A block of data:
** START **

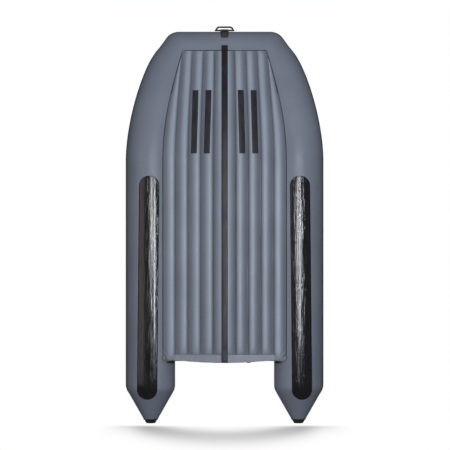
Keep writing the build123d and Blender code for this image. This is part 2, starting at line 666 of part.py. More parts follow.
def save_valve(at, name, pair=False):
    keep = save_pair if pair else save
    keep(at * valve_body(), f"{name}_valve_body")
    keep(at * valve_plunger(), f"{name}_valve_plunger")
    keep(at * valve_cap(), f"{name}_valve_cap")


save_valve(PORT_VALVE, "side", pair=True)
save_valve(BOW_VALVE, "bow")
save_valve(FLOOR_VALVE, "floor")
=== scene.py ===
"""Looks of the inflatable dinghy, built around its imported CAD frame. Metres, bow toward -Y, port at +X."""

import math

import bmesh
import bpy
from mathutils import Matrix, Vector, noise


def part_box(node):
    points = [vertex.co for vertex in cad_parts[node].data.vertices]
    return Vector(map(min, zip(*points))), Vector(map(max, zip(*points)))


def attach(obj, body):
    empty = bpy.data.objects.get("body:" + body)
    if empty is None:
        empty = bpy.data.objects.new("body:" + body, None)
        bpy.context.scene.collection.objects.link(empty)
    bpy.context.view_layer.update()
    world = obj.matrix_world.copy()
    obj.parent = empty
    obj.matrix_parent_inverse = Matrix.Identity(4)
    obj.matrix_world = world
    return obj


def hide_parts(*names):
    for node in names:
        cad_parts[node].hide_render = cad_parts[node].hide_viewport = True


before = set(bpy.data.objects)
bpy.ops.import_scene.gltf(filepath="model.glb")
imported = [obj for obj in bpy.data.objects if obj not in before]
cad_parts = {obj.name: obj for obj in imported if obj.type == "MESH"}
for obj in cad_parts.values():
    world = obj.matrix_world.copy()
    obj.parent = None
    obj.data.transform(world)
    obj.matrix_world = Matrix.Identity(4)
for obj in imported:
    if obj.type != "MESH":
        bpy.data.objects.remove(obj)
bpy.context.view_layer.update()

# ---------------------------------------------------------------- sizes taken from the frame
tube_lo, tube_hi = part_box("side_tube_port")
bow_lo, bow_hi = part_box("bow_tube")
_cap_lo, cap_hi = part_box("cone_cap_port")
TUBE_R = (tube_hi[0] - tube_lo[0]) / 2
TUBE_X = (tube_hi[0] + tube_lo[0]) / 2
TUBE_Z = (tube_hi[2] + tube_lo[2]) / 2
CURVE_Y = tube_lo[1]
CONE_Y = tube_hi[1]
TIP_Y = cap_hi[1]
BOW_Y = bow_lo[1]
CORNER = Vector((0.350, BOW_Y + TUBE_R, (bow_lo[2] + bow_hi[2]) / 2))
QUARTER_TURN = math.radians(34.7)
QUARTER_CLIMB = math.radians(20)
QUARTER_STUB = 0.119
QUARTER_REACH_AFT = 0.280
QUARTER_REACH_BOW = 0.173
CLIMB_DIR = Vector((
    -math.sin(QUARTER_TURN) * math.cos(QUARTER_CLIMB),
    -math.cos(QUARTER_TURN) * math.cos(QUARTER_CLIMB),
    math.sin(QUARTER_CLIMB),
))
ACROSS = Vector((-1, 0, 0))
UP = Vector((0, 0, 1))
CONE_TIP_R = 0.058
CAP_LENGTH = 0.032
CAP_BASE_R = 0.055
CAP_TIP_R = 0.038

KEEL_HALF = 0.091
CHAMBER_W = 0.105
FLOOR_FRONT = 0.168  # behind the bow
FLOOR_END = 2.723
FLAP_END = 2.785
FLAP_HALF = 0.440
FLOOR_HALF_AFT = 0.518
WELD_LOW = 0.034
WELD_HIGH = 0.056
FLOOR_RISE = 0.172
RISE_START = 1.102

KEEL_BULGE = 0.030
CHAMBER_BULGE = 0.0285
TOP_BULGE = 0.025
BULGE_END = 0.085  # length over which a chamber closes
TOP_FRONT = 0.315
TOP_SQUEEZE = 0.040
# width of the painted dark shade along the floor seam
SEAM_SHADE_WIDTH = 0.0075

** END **
** START **

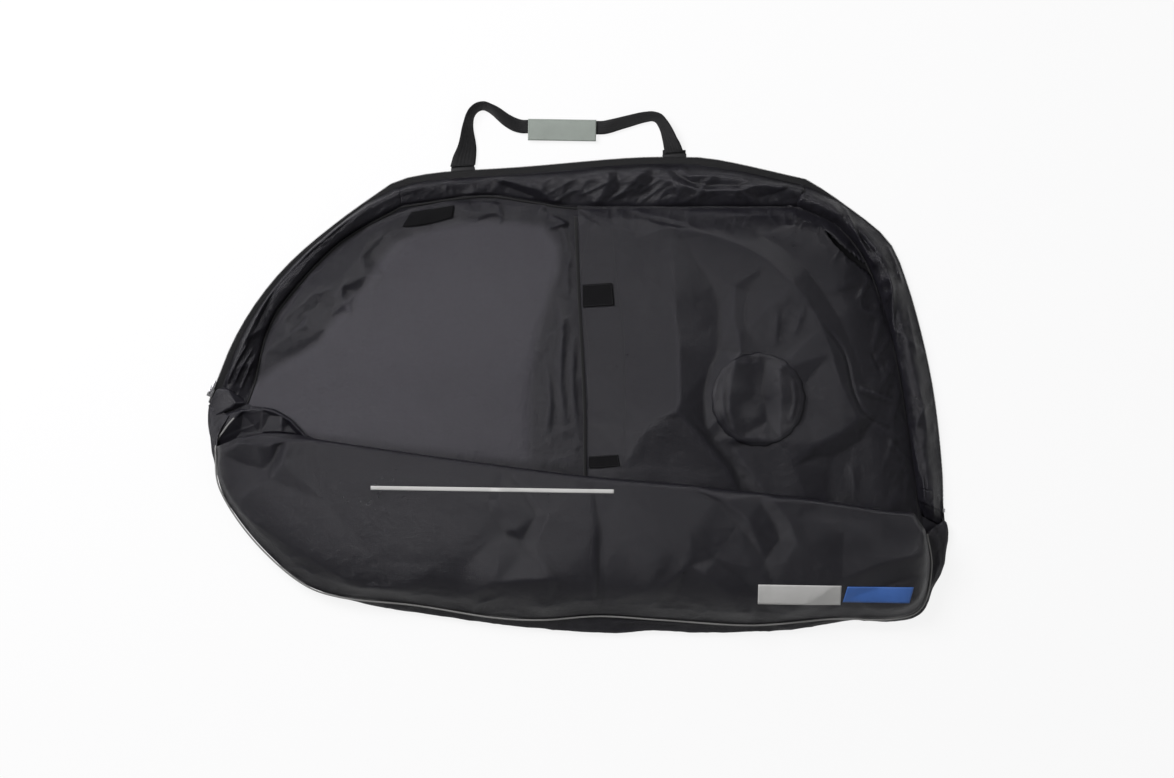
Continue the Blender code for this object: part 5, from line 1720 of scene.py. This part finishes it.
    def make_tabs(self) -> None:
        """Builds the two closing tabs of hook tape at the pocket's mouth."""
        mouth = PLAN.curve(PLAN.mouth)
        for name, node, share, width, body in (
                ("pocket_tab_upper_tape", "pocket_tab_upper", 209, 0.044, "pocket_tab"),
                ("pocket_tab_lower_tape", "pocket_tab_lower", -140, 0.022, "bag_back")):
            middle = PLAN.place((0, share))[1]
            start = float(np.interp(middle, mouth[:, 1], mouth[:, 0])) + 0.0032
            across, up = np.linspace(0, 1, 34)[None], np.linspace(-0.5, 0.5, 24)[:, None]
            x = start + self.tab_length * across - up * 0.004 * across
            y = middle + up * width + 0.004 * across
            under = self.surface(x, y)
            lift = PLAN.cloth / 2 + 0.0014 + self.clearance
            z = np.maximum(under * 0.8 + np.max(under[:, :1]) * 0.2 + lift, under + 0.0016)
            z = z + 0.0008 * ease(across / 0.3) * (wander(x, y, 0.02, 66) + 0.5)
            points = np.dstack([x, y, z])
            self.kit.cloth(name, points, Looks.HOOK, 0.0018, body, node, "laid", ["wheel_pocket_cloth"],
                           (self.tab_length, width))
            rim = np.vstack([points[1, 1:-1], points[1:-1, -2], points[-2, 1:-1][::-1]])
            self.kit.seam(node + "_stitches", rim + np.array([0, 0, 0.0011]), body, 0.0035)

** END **

Repeat, unchanged, every line from the one that contains "Continue the Blender" to the one that contains "0.0011]), body, 0.0035)", including both, and no other line.

**The response:**
Continue the Blender code for this object: part 5, from line 1720 of scene.py. This part finishes it.
    def make_tabs(self) -> None:
        """Builds the two closing tabs of hook tape at the pocket's mouth."""
        mouth = PLAN.curve(PLAN.mouth)
        for name, node, share, width, body in (
                ("pocket_tab_upper_tape", "pocket_tab_upper", 209, 0.044, "pocket_tab"),
                ("pocket_tab_lower_tape", "pocket_tab_lower", -140, 0.022, "bag_back")):
            middle = PLAN.place((0, share))[1]
            start = float(np.interp(middle, mouth[:, 1], mouth[:, 0])) + 0.0032
            across, up = np.linspace(0, 1, 34)[None], np.linspace(-0.5, 0.5, 24)[:, None]
            x = start + self.tab_length * across - up * 0.004 * across
            y = middle + up * width + 0.004 * across
            under = self.surface(x, y)
            lift = PLAN.cloth / 2 + 0.0014 + self.clearance
            z = np.maximum(under * 0.8 + np.max(under[:, :1]) * 0.2 + lift, under + 0.0016)
            z = z + 0.0008 * ease(across / 0.3) * (wander(x, y, 0.02, 66) + 0.5)
            points = np.dstack([x, y, z])
            self.kit.cloth(name, points, Looks.HOOK, 0.0018, body, node, "laid", ["wheel_pocket_cloth"],
                           (self.tab_length, width))
            rim = np.vstack([points[1, 1:-1], points[1:-1, -2], points[-2, 1:-1][::-1]])
            self.kit.seam(node + "_stitches", rim + np.array([0, 0, 0.0011]), body, 0.0035)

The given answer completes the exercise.